Because, at the end of the day, the Supreme Court is not just six conservative Justices undermining democracy and stripping us of our hard won freedom for their own gain. The Supreme Court is also Justice Ketanji Brown Jackson, who wrote “With let-them-eat-cake obliviousness, today, the majority pulls the ripcord and announces ‘colorblindness for all’ by legal fiat. But deeming race irrelevant in law does not make it so in life.”
And Justice Elena Kagan, who wrote: “Congress is of course a democratic institution; it responds, even if imperfectly, to the preferences of American voters. And agency officials, though not themselves elected, serve a President with the broadest of all political constituencies. But this Court? It is, by design, as detached as possible from the body politic. That is why the Court is supposed to stick to its business — to decide only cases and controversies, and to stay away from making this Nation’s policy about subjects like student-loan relief.”

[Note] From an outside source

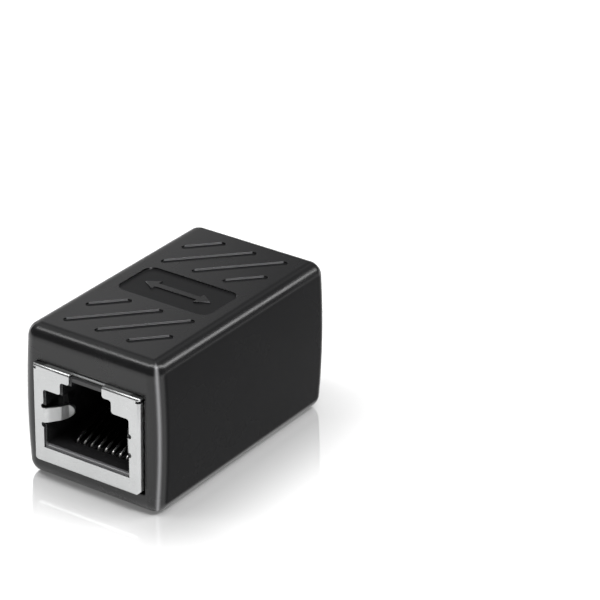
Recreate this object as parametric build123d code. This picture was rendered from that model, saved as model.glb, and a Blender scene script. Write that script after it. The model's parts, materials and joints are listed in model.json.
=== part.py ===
from build123d import *
import os
from math import cos, radians, sin, tan

# In-line coupler that joins two eight-contact network plugs, in millimetres.
# X runs across the coupler, Y along it, Z up. The front port faces -Y.
# The origin is the middle of the underside. The rear port is the front port turned half a turn about Z.

# Housing, a moulded sleeve that is open at both ends
housing_length = 33.8
housing_width = 20.0            # at mid height, where the barrelled sides are widest
housing_height = 19.5
side_crown = 0.47               # how far each side bulges at mid height
housing_edge_radius = 1.8
bore_clearance = 0.1            # around the shield, on each side
bore_corner_radius = 0.2

# Slanted grip grooves on top, in a field near each end
groove_count = 4
groove_width = 1.0
groove_depth = 0.22
groove_angle = 47.0             # from X towards Y, in degrees
groove_pitch = 4.5              # measured along X
groove_field_width = 13.0       # ends of the grooves' centre lines, along X
groove_field_length = 8.5       # the same, along Y
groove_field_gap = 5.1          # from the coupler's middle to the near end of each field

# Label recess in the middle of the top
recess_width = 13.2
recess_length = 7.0
recess_depth = 0.22
recess_corner_radius = 1.3

# Shield, one folded sheet around each port
sheet = 0.3
bend_radius = 0.05              # inside the folds
shield_width = 15.2
shield_height = 12.55
shield_proud = 0.8              # how far the shield's face stands out of the housing
shield_depth = 12.0             # from the face to the end of the folded flanges
port_drop = 0.775               # port's middle below the housing's middle
top_corner_gap = 0.3            # slot between the top flange and the end of each side flange
top_corner_reach = 0.5          # how far that slot runs into the face
bottom_corner_gap = 0.6         # bevel between the bottom and side flanges

# Stepped window in the shield's face
window_width = 12.25
window_sill = 2.05              # above the shield's underside
window_height = 7.55            # from the sill to the shoulders
step_width = 7.3
step_height = 1.6
keyway_width = 4.7
keyway_reach = 0.75             # how far the keyway runs back into the top flange
window_corner_radius = 0.35

# Spring finger on each side of the window
finger_width = 1.9
finger_rise = 4.15              # middle of the finger above the sill
finger_relief_radius = 0.33
finger_root_run = 0.12          # from the window's edge to the corner of the first bend
finger_first_run = 1.85
finger_first_angle = 38.0       # from straight back, towards the middle
finger_second_run = 1.0
finger_second_angle = 22.0
finger_third_run = 0.85
finger_third_angle = 42.0
finger_bend_radius = 0.5
finger_tip_width = 1.75
finger_tip_length = 0.55        # rounded end, seen from the front

# Locking barb on each side flange, and the pocket in the housing that it snaps into
barb_width = 1.6
barb_length = 2.2
barb_stand = 0.45
barb_setback = 6.5              # from the shield's face to the barb's free end
barb_slot = 0.25                # sheared gap around the barb
barb_play = 0.1                 # between the barb and the faces of its pocket
barb_pocket_depth = 0.6

# Jack body, the moulded insert behind the shield's face
body_clearance = 0.05           # inside the shield, on each side
cavity_inset = 0.15             # the plastic edge shows this much inside the metal window
cavity_floor_rise = 0.4         # plastic floor above the window's sill
back_wall = 1.2                 # between the cavity and the contact carrier
sill_lip_setback = 0.05         # from the shield's face to the lip that covers the sill
sill_lip_clearance = 0.05       # between that lip and the sill
sill_radius = 0.5               # rounded lead-in at the front of the floor
latch_lip = 1.6                 # thickness of the lips that catch the plug's latch
latch_pocket_rise = 0.6         # pocket behind the lips, above the step
latch_pocket_margin = 1.8       # between the pocket's end and the cavity's back wall
finger_pocket_depth = 0.75      # room in each side wall for the pressed finger
finger_pocket_length = 4.4
finger_pocket_margin = 0.25     # above and below the finger

# Contact strips
contact_count = 8
contact_pitch = 1.016
contact_width = 0.4
contact_thickness = 0.3
contact_setback = 2.85          # from the shield's face to the foremost point of the bend
contact_hairpin_radius = 0.4    # of the strip's centre line
contact_slope = 20.0            # of the springy leg, in degrees
contact_tip_length = 1.3        # level end of the springy leg
contact_tip_reach = 0.25        # how far the tip enters its comb slot
contact_bend_radius = 0.35
channel_clearance = 0.1         # beside the strip, on each side
channel_depth = 0.85            # below the cavity's floor
channel_lead = 0.35             # channel in front of the bend
comb_slot_depth = 0.9           # into the back wall
comb_slot_above = 0.5           # over the tip at rest
comb_slot_below = 2.6           # room for the tip when a plug presses it down
contact_foot_length = 1.4       # end that lies flat on the board, for soldering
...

And it is even Justice Neil Gorsuch, whose commitment to the truth when writing to uphold the Indian Child Welfare Act is essential: “The Indian Child Welfare Act did not emerge from a vacuum. It came as a direct response to the mass removal of Indian children from their families during the 1950s, 1960s, and 1970s by state officials and private parties,” Gorsuch wrote.”In all its many forms, the dissolution of the Indian family has had devastating effects on children and parents alike. It has also presented an existential threat to the continued vitality of Tribes — something many federal and state officials over the years saw as a feature, not as a flaw.”
When we celebrate, let’s not celebrate the myth. And let’s not hand off the story of our nation to those that would strip it off its truth. They don’t love America and they don’t get to own the party. Instead, let’s celebrate each other, and the country we’re building together.
Happy Fourth, y’all. Have a beer and a hotdog1, and then let’s get back to work.
Metaphorically, at least, as I do not like beer and I know not all of you like hotdogs.